#### GIVEN INFORMATION:
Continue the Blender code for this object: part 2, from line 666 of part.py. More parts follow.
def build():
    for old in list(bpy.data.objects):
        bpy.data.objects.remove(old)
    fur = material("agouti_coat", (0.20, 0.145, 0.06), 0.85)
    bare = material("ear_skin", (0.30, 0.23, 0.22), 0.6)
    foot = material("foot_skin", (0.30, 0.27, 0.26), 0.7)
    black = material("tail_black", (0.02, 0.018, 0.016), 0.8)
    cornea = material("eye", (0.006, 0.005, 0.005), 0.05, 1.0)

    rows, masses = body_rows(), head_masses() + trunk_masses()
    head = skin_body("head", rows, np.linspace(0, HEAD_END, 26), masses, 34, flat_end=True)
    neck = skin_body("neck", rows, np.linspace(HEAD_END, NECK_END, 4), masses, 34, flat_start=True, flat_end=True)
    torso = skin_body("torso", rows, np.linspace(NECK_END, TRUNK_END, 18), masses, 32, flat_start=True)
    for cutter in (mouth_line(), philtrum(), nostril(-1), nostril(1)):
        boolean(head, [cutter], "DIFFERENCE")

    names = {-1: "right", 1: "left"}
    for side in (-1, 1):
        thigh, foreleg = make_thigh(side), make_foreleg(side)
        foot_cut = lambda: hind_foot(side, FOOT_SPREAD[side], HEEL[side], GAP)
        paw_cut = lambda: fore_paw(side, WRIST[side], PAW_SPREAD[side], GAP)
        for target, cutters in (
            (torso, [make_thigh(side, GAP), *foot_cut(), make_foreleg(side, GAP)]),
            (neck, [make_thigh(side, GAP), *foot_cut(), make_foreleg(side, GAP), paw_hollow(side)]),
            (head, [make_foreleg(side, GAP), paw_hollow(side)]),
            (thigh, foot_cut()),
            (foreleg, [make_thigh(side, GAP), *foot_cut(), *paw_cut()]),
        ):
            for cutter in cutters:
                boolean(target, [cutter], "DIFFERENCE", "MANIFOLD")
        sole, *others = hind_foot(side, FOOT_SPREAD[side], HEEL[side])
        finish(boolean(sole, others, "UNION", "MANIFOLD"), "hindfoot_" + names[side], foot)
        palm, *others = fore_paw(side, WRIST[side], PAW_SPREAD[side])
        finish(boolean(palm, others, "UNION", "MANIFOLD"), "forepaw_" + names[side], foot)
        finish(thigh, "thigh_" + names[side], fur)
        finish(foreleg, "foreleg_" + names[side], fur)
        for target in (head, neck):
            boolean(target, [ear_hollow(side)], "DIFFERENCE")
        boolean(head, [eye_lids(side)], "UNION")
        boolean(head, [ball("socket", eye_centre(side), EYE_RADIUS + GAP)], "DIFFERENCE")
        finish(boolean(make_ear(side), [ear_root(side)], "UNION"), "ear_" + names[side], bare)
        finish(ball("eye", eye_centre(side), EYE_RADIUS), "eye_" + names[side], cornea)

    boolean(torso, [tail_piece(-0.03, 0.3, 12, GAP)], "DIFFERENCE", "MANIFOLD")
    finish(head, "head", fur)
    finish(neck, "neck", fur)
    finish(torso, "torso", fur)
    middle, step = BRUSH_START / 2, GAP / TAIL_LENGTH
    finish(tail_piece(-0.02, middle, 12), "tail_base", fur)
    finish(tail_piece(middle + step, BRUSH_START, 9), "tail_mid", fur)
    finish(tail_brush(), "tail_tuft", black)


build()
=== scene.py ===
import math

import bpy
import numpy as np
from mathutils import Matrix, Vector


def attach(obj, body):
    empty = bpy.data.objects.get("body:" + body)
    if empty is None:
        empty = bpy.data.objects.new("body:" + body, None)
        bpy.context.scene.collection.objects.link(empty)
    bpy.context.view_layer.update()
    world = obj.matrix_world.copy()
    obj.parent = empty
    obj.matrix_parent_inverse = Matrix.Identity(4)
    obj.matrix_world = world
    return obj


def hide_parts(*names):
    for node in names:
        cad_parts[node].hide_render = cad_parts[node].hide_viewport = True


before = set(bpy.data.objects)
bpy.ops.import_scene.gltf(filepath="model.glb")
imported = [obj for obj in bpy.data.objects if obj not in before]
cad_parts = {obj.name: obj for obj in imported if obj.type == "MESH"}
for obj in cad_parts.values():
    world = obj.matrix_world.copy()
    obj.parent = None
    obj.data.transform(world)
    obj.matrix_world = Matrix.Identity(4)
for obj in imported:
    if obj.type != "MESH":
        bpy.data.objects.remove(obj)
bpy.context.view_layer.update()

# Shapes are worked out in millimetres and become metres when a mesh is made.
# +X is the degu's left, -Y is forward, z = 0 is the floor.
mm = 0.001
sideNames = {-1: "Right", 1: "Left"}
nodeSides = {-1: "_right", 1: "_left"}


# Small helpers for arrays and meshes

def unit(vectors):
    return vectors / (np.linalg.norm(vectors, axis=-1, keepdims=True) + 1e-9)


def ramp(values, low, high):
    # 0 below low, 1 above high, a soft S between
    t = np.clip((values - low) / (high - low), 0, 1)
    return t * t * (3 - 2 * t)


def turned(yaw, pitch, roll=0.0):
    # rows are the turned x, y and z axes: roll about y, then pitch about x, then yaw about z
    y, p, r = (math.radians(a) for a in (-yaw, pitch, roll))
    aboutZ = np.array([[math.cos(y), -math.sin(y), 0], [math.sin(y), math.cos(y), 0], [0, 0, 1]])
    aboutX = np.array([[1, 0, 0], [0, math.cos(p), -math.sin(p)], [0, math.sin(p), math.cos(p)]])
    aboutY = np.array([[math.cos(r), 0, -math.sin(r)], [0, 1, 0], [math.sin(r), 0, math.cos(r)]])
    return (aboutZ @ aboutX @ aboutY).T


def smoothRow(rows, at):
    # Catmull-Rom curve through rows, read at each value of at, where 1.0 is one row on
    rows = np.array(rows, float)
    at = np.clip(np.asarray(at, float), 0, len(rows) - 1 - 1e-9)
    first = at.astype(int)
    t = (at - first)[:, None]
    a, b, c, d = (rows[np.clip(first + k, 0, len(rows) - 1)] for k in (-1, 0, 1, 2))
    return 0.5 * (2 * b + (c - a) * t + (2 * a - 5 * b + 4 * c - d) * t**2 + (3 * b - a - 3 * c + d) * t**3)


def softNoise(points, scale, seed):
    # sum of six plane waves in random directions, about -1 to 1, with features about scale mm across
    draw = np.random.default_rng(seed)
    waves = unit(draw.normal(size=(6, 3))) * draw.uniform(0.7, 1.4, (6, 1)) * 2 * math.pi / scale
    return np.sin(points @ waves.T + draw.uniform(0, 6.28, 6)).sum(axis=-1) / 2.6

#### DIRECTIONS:
Pull out the lines above in which the word "before" appears.

#### FINAL RESULT:
before = set(bpy.data.objects)
imported = [obj for obj in bpy.data.objects if obj not in before]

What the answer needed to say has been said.